I was dispatched to her room about 45 minutes before guests were to arrive to get her up. It had been pretty quiet up there for a while, so perhaps she did fall asleep.

When I opened the door I was greeted by a look of total and utter mischievous guilt. In her right hand was a Red Sharpie. She had been a busy girl.

Both of her legs were covered (and I mean COVERED) with Pollockian lines & splotches. Her stomach had not been spared either. She managed to cover the inside of her bellybutton as well. The arms weren't too bad & she had applied some sharpie eyeliner & rouge, not to mention a small botched hair dye job.

I won't go into any detail about the duvet cover, her bed sheets, some of her new dollhouse furniture & a section of the wide plank pine floors that got a makeover.

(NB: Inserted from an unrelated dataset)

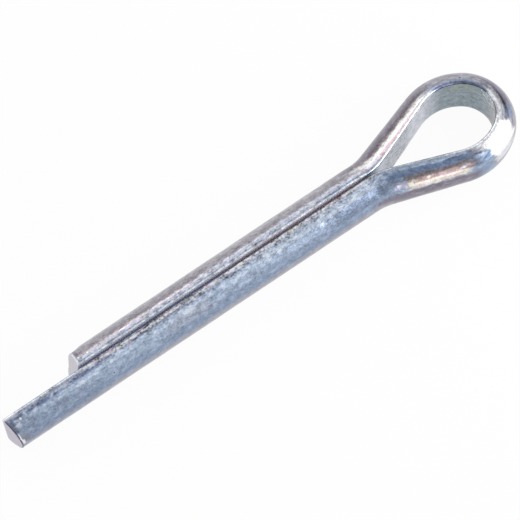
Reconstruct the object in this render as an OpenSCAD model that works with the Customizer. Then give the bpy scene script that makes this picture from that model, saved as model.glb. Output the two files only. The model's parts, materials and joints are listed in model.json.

My first question to her was "WHERE DID YOU GET THAT SHARPIE????" He reply was defensive, but to the point: "From Auntie Jen," as if that made it all okay. A horrified Jennifer realized that it had fallen out of her pocket when she fell asleep in Grace's room, however briefly. Instantly, she (Grace, but also possibly Jennifer, I am not sure) sensed my anger, and she burst into floods of tears & that kind of early child sobbing that makes you wish you never raised your voice.

A quick call to the Sharpie corporation for advice (the party was only 30 minutes away now) yielded little help, so we just threw her into the bath. By this time she had calmed down enough for me to give her the bath (poor Auntie Jen, now certainly traumatized herself had started the bath as a kind of penance but promptly splashed soap into Grace's eyes. Cue the sobbing anew) & I scrubbed hard enough to give her a couple of bruises.

She wore long pants to the party. And at one point, she took off her trousers (and underwear as well), ran onto the porch with a whole piece of chocolate cake on a fork & exclaimed "CHOCOLATE!!" in a feral sort of voice.

How was your weekend?

Monday, July 02, 2007

As Expected

Leave it to President Bush to create sympathy for Paris Hilton, but she just spent a shitload more jail time than Scooter Libby ever will.

Rome (final days version), here we come.